Around 7:40 I caught movement about 80 yards away on the main trail that eventually comes past my stand. I pulled up the binoculars and immediately recognized the rack and patches of missing fur on the back. It was the buck that I shot at on October 18th. I grabbed my bow and turned on the lumenock as he continued to close the gap. As he got into bow range, I soon realized that I was going to need him to pass my stand before I would be able to get a shot since he was quartering towards me. As he got behind a large double maple tree, I drew my bow. He walked past me without ever looking up. I slowly turned and positioned myself for when he hit my opening. As he entered the opening I made a grunt with my voice. He immediately stopped. He was quartering away pretty hard so I aimed around the middle of the body. Once I got my pinned settled, I released the arrow. I watched as the green lumenock went into the center of the body, out the other side and into the ground. I knew immediately that it was a good shot. He ran out across the trail that connects to the trail that he was on and dropped 60 yards from the shot.
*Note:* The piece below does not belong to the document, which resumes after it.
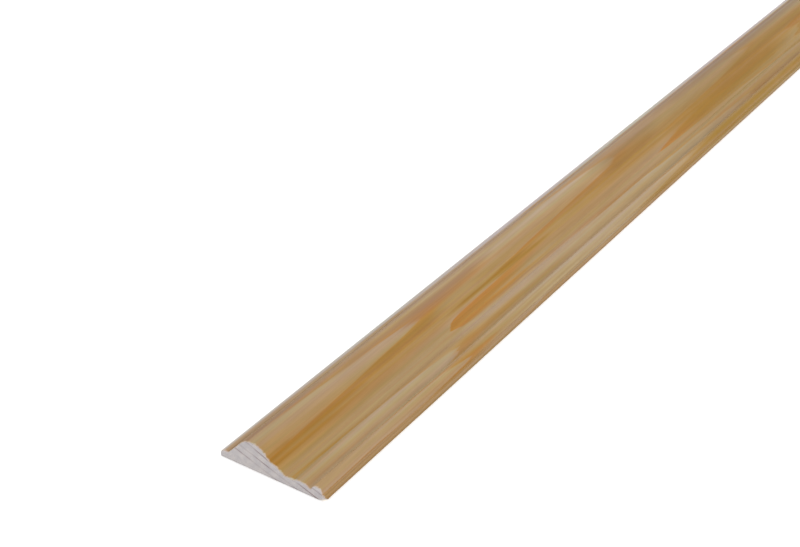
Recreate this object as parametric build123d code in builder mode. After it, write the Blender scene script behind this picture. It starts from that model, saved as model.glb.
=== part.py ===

I didn’t know whether to be excited or relieved to have finally taken this buck after a long 21 days of pursuit. I gave him 30 minutes to ensure that he was down for good. In the meantime, I texted friends, family, and called off of work for the rest of the day.
I climbed down and found my arrow and noticed good blood on the arrow. I walked over and found him piled up. Now that I could see the rack up close I realized I had a little more history with this buck. He was the very first buck to show up on my trail camera back in August and it just happened to be right in front of the treestand I had just taken him from. Going back even further. I had scouted this spot hard since last December and hung this treestand in early July, because I was that confident that this was going to be a go-to spot this season.
Trail Camera Picture
After examining the antlers, I looked over the body to see how well I placed the shot. I noticed a patch of hair missing just behind the shoulder and another patch with fresh blood near the middle of the body. Then it hit me… The front mark was from my shot in October. Upon examining the insides I noticed that I had just barely clipped the back edge of both lungs from the October hit. There were small notches out of the lungs with black and blue marks around them. One inch to the left and I would have had a double lung hit and a dead buck in October. An inch or two to the right and I would have hit the liver. It is pretty remarkable how small the margin of error is in archery hunting. There has always been the debate about whether or not you can hit a deer in the vital area and not actually kill it. I think this proves that you can hit a buck in the lung area and not actually kill it.
The two hits – Which shot would you think was the fatal one?
While skinning the deer, I got to the area of the October hole exit and my knife hit something out of place. I pulled the skin down a little further and noticed a triangle under the skin. I dug around with my knife and pulled out half of one of my broadhead blades. Upon further examination, I noticed that my broadhead had hit a rib, broke the rib (that had since almost fulled healed), and either the blade wedged in the rib or broke off and caused the arrow to not pass through.
What are the chances of this ever happening? When I began this journal at the start of the season, I never could have thought that this sequence of events could have ever occurred. Now that my buck tag has been filled, it is time to chase turkeys and then begin my pursuit of my first deer with a flintlock rifle with my doe tags.